Monday, 29 April 2013
E21 316: Slight arch foul!
As you can see, the arch was sat on the tyre something awful with the 9" wide wheels at the back and the 225/45/16 rubber on...
A bit more arch persuasion...
Credit card clearance!
Or is it? The arch is still sitting on the tyre a little. The car just about rolls, but there's nowhere for the tyre to go either on a bump or with the weight of the driver...
It looks very flush and tidy, but something drastic will have to be done.
Sunday, 21 April 2013
E21 316: Fatter Wheels - 16x8/9J staggered BBS RS Split-Rim Reps!
I love the old Melbers, but couldn't resist buying some bigger, wider rims to fill out my arch clearance. I've ended up with 16x8 for the front, which should be ok with 20mm spacers, and 16x9 for the back. They say it can't be done without cutting the arches. Well, I'm going to have to find a way, because I need that 3.5" lip and I ain't cutting.
9s stick out a bit even with just 20mm spacers...
The 8s below are for the front, but fit the rear with a bit more clearance than the 9s...

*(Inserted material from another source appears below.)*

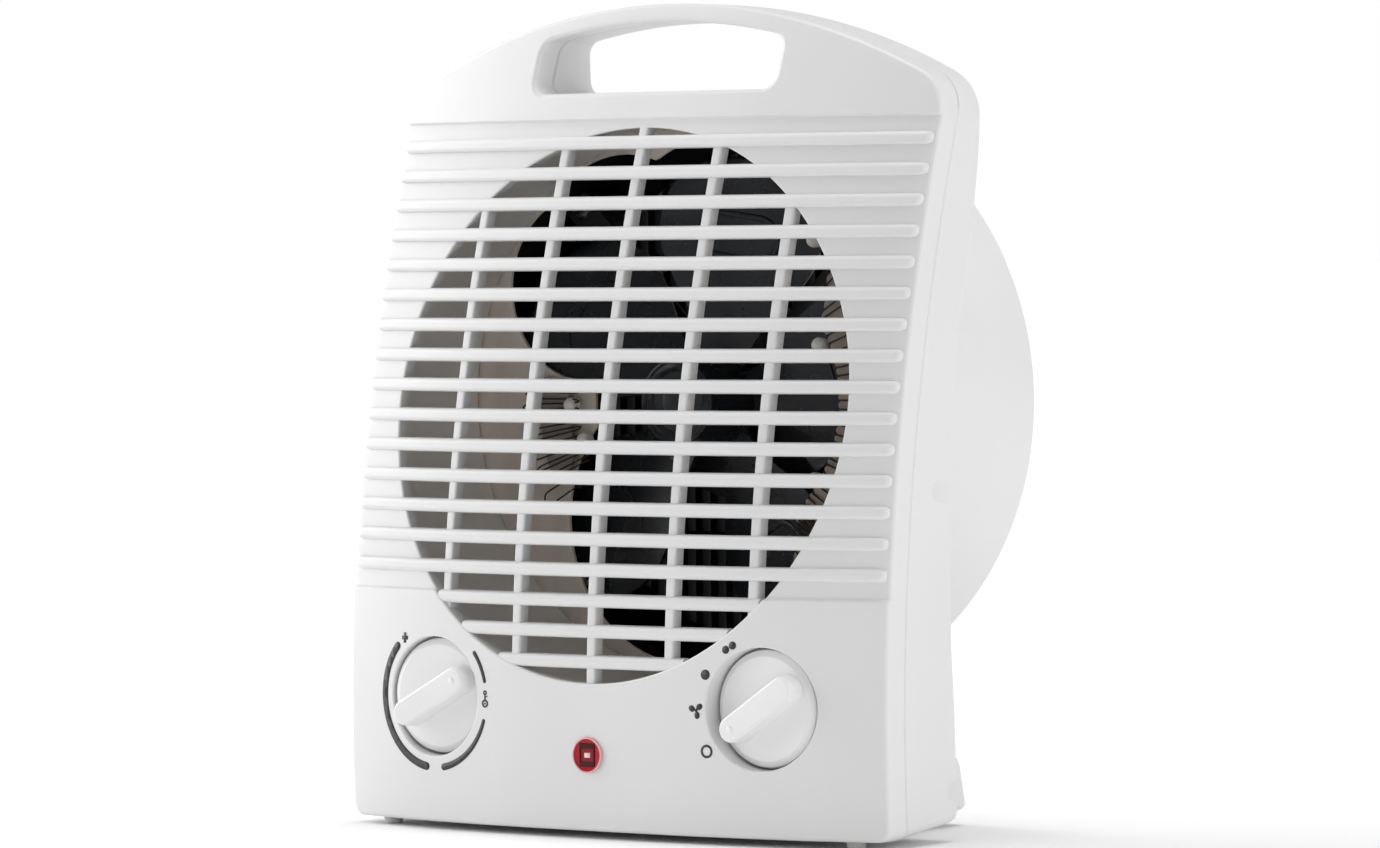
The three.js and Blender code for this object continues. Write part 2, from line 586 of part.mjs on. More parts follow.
function knob(side, pointer) {
  const body = turned(0, 0, [[0, KNOB_FACE_Y], [KNOB_FACE_RADIUS, KNOB_FACE_Y],
    [KNOB_RADIUS, KNOB_RIM_Y], [KNOB_RADIUS, WELL_FLOOR_Y - GAP], [0, WELL_FLOOR_Y - GAP]], 28);
  const hub = disc(0, 0, SHAFT_HOLE_RADIUS - GAP, KNOB_FACE_Y + 1, WELL_FLOOR_Y + 2.2, 12);
  const grip = plate(roundedRectangle(-GRIP_HALF_LENGTH, GRIP_HALF_LENGTH,
    -GRIP_HALF_WIDTH, GRIP_HALF_WIDTH, GRIP_HALF_WIDTH - 0.01), GRIP_TOP_Y, KNOB_FACE_Y + 1, 3);
  const dot = disc(GRIP_DOT.distance, 0, GRIP_DOT.radius, GRIP_DOT.front, GRIP_TOP_Y + 1, 12);
  const bore = disc(0, 0, SHAFT_RADIUS + GAP, 3.7, 20, 10);
  return cut(join(body, hub, grip, dot), bore).rotate([0, gripTurn(pointer), 0])
    .translate([side * KNOB_X, 0, KNOB_Z]);
}

const controlShaft = (side) => disc(side * KNOB_X, KNOB_Z, SHAFT_RADIUS, 4, 28, 10);

function controlBody(side, housing) {
  const collar = disc(side * KNOB_X, KNOB_Z, 7, WELL_FLOOR_Y + 2 + GAP, 17, 20);
  return cut(join(housing, collar), disc(side * KNOB_X, KNOB_Z, SHAFT_RADIUS + GAP, 0, 30, 14));
}

function thermostatBody() {
  const box = block(-KNOB_X - 15, -KNOB_X + 14, 16, 33, KNOB_Z - 12, KNOB_Z + 11);
  return controlBody(-1, box);
}

function selectorBody() {
  const drum = disc(KNOB_X, KNOB_Z, 15, 16, 32, 24);
  return controlBody(1, join(drum, block(KNOB_X - 9, KNOB_X + 9, 20, 34, KNOB_Z - 16, KNOB_Z + 8)));
}

function lampLens() {
  return turned(0, LAMP_Z, [[0, LAMP_FRONT_Y], [LAMP_RADIUS - 0.7, LAMP_FRONT_Y],
    [LAMP_RADIUS, LAMP_FRONT_Y + 0.4], [LAMP_RADIUS, LAMP_FRONT_Y + 0.75],
    [LAMP_HOLE_RADIUS - GAP, LAMP_FRONT_Y + 0.75], [LAMP_HOLE_RADIUS - GAP, 7], [0, 7]], 24);
}

function lampHolder() {
  const front = FACE_WALL + 1.2;
  return cut(disc(0, LAMP_Z, 7, front, 22, 20), disc(0, LAMP_Z, LAMP_HOLE_RADIUS, front - 1, 20.5, 20));
}

function terminalBlock() {
  const floor = WALL + GAP;
  const wireHoles = [-12, 0, 12].map((x) => block(x - 2, x + 2, 38, 52, floor + 6, floor + 10));
  return cut(block(-18, 18, 28, 40, floor, floor + 13), ...wireHoles);
}

function cordGland() {
  const { x, z, radius } = GLAND;
  return cut(turned(x, z, [[0, 94], [radius, 94], [radius, PLINTH.back + GAP], [7.4, PLINTH.back + GAP],
    [6.6, PLINTH.back + 3], [0, PLINTH.back + 3]], 20), disc(x, z, 3.4, 90, 110, 14));
}

// ---------------------------------------------------------------- assembly

const heater = new THREE.Group();
const casing = new THREE.Group();
heater.add(casing);
casing.position.set(0, -(LAMP_FRONT_Y + REAR_Y) / 2, FOOT_HEIGHT);

function add(name, body, material) {
  const mesh = new THREE.Mesh(geometryOf(body), material);
  mesh.name = name;
  casing.add(mesh);
}

add('front_cover', frontCover(), WHITE_PLASTIC);
add('rear_cover', rearCover(), WHITE_PLASTIC);
add('rear_grille', rearGrille(), BLACK_PLASTIC);

add('heat_shield_duct', duct(), GREY_STEEL);
add('element_baffle', baffle(), GREY_STEEL);
add('element_mica_left', mica(49, 61, 172, 207), MICA);
add('element_mica_right', mica(50, 72, -58, 54), MICA);
add('heating_wire_left', heatingWire(174, 206, 10), RESISTANCE_WIRE);
add('heating_wire_right', heatingWire(-54, 48, 18), RESISTANCE_WIRE);
add('element_terminal_left', terminal(200), BRASS);
add('element_terminal_right', terminal(-20), BRASS);
INSULATORS.forEach((place, i) => add(`ceramic_insulator_${i + 1}`, insulator(place), CERAMIC));
add('thermal_cutout', thermalCutout(), CERAMIC);

add('fan_shroud', fanShroud(), BLACK_PLASTIC);
add('fan_impeller', fan(), FAN_PLASTIC);
add('motor_shaft', motorShaft(), BARE_STEEL);
add('motor_rotor', motorRotor(), LAMINATED_STEEL);
add('motor_stator', motorStator(), LAMINATED_STEEL);
add('motor_coil', motorCoil(), COPPER);
add('motor_housing', motorHousing(), GREY_STEEL);
add('motor_bracket', motorBracket(), GREY_STEEL);
add('motor_bearing_front', bearing(BRACKET_Y - 1, BRACKET_Y + BRACKET_THICKNESS + 0.8), BRASS);
add('motor_bearing_rear', bearing(MOTOR_BACK_Y - 3.5, MOTOR_BACK_Y + 0.4), BRASS);

add('thermostat_knob', knob(-1, THERMOSTAT_POINTER), WHITE_PLASTIC);
add('thermostat_shaft', controlShaft(-1), BARE_STEEL);
add('thermostat_body', thermostatBody(), BLACK_PLASTIC);
add('selector_knob', knob(1, SELECTOR_POINTER), WHITE_PLASTIC);
add('selector_shaft', controlShaft(1), BARE_STEEL);
add('selector_body', selectorBody(), BLACK_PLASTIC);

add('pilot_lamp_lens', lampLens(), RED_LENS);
add('pilot_lamp_holder', lampHolder(), WHITE_PLASTIC);
add('pilot_lamp_bulb', disc(0, LAMP_Z, 3, 8, 19, 12), CLEAR_GLASS);
add('terminal_block', terminalBlock(), WHITE_PLASTIC);
add('cord_gland', cordGland(), BLACK_PLASTIC);

add('lead_lamp', strand([[0, 22.4, 23], [0, 27, 22], [0, 34, 21], [0, 43, 17.5], [0, 44, 10.8],
  [0, 40.5, 10.7]], 1.8, 14), RUBBER);
add('lead_thermostat', strand([[-60, 33.4, 36], [-56, 38, 34], [-36, 44, 24], [-15, 46, 12],
  [-12, 44, 10.8], [-12, 40.5, 10.7]], 1.8, 14), RUBBER);
add('lead_selector', strand([[60, 34.4, 34], [56, 39, 32], [36, 44, 24], [15, 46, 12],
  [12, 44, 10.8], [12, 40.5, 10.7]], 1.8, 14), RUBBER);
add('lead_motor', strand([[MOTOR_LEAD_X, 34, 16.2], [MOTOR_LEAD_X, 38, 24], [MOTOR_LEAD_X, 46, 38],
  [MOTOR_LEAD_X, 55, 43], [MOTOR_LEAD_X, 75, 43.2], [MOTOR_LEAD_X, 89, 47], [MOTOR_LEAD_X, 92, 70],
  [MOTOR_LEAD_X, 92, 102]], 1.8, 20), RUBBER);

for (const { name, x, z } of CASING_SCREWS) {
  const seat = seatOfCasingScrew({ x, z });
  add(`casing_screw_${name}_left`, screw(-x, z, seat + 0.05, 13, -1), BARE_STEEL);
  add(`casing_screw_${name}_right`, screw(x, z, seat + 0.05, 13, -1), BARE_STEEL);
}
LUG_ANGLES.forEach((angle, i) => {
  const x = LUG_RADIUS * Math.cos(radians(angle));
  const z = AXIS_Z + LUG_RADIUS * Math.sin(radians(angle));
  add(`bracket_screw_${i + 1}`, screw(x, z, BRACKET_Y - 0.05, 8, 1), BARE_STEEL);
  add(`grille_screw_${i + 1}`, screw(x, z, GRILLE.rimBack + 0.05, 9, -1), BARE_STEEL);
});
for (const [side, name] of [[-1, 'left'], [1, 'right']]) {
  add(`foot_front_${name}`, foot(side, FRONT_FOOT), PALE_RUBBER);
  add(`foot_rear_${name}`, foot(side, REAR_FOOT), PALE_RUBBER);
}

export default heater;
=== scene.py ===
"""Looks of the upright fan heater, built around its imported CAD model.

Shapes are drawn in millimetres in the casing's own frame: y = 0 is the foremost point of the
bowed front face, +Y runs backwards, and z = 0 is the bottom edge of the casing. put() moves
them into the shared frame, in metres."""

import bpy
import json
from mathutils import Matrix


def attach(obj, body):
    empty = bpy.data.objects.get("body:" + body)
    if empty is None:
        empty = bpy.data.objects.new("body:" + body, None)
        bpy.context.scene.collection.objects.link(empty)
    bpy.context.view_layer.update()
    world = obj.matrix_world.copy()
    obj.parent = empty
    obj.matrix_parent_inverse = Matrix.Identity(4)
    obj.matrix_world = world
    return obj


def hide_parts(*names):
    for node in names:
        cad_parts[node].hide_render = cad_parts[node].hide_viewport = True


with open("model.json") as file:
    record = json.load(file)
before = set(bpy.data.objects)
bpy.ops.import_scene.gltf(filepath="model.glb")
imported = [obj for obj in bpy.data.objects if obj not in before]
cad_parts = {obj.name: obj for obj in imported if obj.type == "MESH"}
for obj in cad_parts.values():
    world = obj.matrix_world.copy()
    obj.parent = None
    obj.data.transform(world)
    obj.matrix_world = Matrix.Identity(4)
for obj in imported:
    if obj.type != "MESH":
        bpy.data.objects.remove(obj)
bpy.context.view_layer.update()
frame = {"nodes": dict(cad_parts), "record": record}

import json
import math

import bmesh
import bpy
import numpy as np
from mathutils import Matrix, Vector
from mathutils.geometry import delaunay_2d_cdt

# ------------------------------------------------------------------ dimensions, millimetres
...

...but lets face it, they're not deep enough!
Fat rims.
With a bit of negative camber the rim is not far from the arch-lip and I think a stretched tyre will go under, but a bit more rolling will be necessary...
Roller skate style!
9s may need a little more spacing on the back to get off the strut and trailing arm...
And no, you may have guessed, they're not real split-rims, they're one-piece replicas and cost less than £400 delivered from royal_wax on eBay. A genuine set of BBS splitties has been floating around on there too, yours for £1600 without tyres, so I think I'll suffer with the replicas for now. The finish is a bit cheap and tacky, but hey, I'll be painting them up in Panama Beige anyway and I wouldn't be doing that to real ones. Even so it's been anther expensive week and I've got to find some rubber this week... I'm thinking 205_40_16 front, maybe Falken, and 225_40_16 rear Toyo T1-R, so let's hope I can get another cheap deal through work and that should save me a few hundred quid! I wish someone would hurry up and buy my Melbers - surely with the Toyo T4s stretched on they're worth £300 - come one people!